Oppenheim was born in 1664 to a family that served as privileged court Jews in the German city of Worms. Over the course of his life, he amassed thousands of Jewish texts — both through his own purchases and through books presented to him in hopes of currying favor with his politically connected relatives. Oppenheim became chief rabbi of Prague, but at a time when books were subject to approval by the Catholic Church. Cautious, he decided to protect his collection by housing it in Hanover, Germany, which remained under Protestant rule.
Oppenheim was able to benefit from his books in spite of their distance from Prague. Many of his legal decisions were strengthened by his ability to draw from rare manuscripts that others did not have access to. Moreover, his standing in society was fortified by the library’s reputation, and by his opening it generously to scholars, both Jewish and Christian.
The collection was kept intact after Oppenheim’s death in 1736 and sold in 1829 to Oxford’s Bodleian Library. Escaping the fate that other European Jewish libraries would suffer under the Nazis, it remains one of the world’s great Judaic collections.
“The Lost Library” by Dan Rabinowitz examines the history of the Strashun Library in Vilna (now Vilnius), created when Mattityahu Strashun bequeathed his extensive personal library to the city’s Jewish community upon his death in 1885. A building was constructed opposite the Great Synagogue to house the collection and provide a reading room.

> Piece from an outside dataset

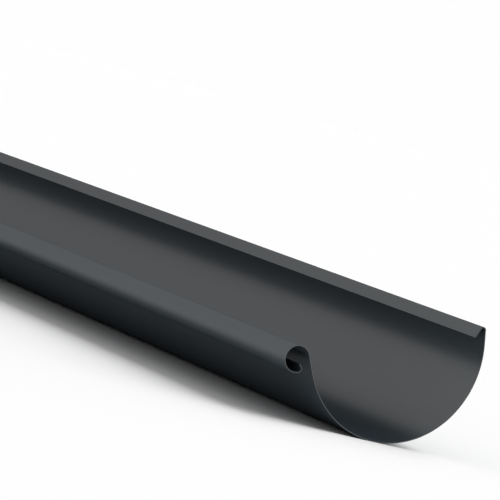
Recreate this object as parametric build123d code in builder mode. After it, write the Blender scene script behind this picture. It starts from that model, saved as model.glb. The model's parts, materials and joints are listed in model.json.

The Strashun would become the first true Jewish public library in history, open to everyone, regardless of economic background, religious leaning or gender. At a time when nearly half of Vilna’s population was Jewish, it became a major communal institution. Its collection grew nearly tenfold over the course of four decades, with many collectors and scholars contributing their volumes.
Much of Rabinowitz’s book is devoted to events during and after World War II. After occupying Vilna in 1941, the Nazis selected a group of Jewish slave laborers to determine which of the library’s books would be sent to Germany for further use and which would be sent to paper mills to be converted into pulp. Some of these workers, dubbed the Paper Brigade, smuggled the books in order to save them, hiding them in the Vilna Ghetto at great risk.
Ironically, Rabinowitz notes, most of the smuggled books were lost or destroyed during the course of the war, while those that were shipped to Germany (about half the library’s original collection) generally survived.
The remains of the Strashun collection were discovered in crates in Germany after the war. The YIVO Institute for Jewish Research (originally based in Vilna) successfully petitioned to house the collection in its New York facility, where it relocated in 1940. However, YIVO’s claim was subsequently contested by Tzvi Harkavy, a great-nephew of Mattityahu Strashun, who argued that the collection should go to the library of the Israeli Chief Rabbinate in Jerusalem, where he was librarian (a portion of the collection ended up going there).
Rabinowitz demonstrates that both parties’ claims were problematic — YIVO’s because its assertions about the relationship of the YIVO and Strashun libraries were dishonest, and Harkavy’s because it was based on his familial relationship to Mattityahu Strashun, when Strashun had explicitly bequeathed his collection to Vilna’s Jewish community and not to his family.
Despite this battling for the materials, Israel’s Central Rabbinical Library ended up selling off all of its books from the Strashun collection, and YIVO sold a portion of its Strashun holdings. Meanwhile, after the fall of the Soviet Union, the Lithuanian government asserted that the collection was part of its nation’s heritage.
Reflecting on this contested history, Rabinowitz draws hope from the fact that much of the collection is being digitized and will soon be available to all, thus providing the public access that was the Strashun Library’s hallmark.